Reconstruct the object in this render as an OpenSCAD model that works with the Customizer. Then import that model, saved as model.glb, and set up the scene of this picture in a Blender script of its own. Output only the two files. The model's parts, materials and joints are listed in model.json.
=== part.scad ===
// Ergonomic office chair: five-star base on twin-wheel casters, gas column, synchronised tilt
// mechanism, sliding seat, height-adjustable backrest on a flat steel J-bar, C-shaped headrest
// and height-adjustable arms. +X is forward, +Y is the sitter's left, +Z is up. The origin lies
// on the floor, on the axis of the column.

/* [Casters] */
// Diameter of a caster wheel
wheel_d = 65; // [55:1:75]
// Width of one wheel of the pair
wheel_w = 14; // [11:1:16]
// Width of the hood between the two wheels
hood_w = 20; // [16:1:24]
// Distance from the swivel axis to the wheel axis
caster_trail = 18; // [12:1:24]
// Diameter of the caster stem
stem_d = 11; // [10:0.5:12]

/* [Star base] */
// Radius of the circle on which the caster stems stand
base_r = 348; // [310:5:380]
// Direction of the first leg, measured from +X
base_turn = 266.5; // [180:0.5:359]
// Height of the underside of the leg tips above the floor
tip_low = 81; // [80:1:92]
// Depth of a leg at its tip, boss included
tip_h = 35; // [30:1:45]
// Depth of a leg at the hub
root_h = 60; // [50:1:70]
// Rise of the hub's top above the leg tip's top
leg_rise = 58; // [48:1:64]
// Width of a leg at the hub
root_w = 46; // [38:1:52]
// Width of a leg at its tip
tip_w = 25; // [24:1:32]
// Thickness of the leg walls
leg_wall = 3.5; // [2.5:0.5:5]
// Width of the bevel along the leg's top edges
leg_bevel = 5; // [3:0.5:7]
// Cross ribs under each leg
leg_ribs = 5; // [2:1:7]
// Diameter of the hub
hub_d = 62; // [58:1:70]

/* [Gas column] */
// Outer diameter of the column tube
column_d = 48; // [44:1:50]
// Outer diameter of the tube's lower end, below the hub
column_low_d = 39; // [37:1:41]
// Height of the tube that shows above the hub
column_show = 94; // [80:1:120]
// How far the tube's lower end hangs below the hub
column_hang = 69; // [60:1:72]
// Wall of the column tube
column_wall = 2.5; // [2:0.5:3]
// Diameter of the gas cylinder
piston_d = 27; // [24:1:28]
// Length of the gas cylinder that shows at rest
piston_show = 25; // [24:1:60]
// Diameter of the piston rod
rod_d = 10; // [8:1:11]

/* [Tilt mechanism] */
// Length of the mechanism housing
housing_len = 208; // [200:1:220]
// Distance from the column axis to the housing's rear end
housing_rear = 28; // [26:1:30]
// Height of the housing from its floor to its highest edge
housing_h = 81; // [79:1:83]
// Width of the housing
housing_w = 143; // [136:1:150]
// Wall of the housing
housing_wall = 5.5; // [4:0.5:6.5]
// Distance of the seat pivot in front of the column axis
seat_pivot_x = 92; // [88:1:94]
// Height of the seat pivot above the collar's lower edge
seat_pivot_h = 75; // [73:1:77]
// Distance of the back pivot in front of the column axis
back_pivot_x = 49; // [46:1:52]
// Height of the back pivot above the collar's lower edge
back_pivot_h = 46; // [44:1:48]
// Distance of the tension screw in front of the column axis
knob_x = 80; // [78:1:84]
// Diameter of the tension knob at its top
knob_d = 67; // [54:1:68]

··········

Exactly how many lines of the listing above contain the string "that"? Give no more than the number.

Answer in full:
3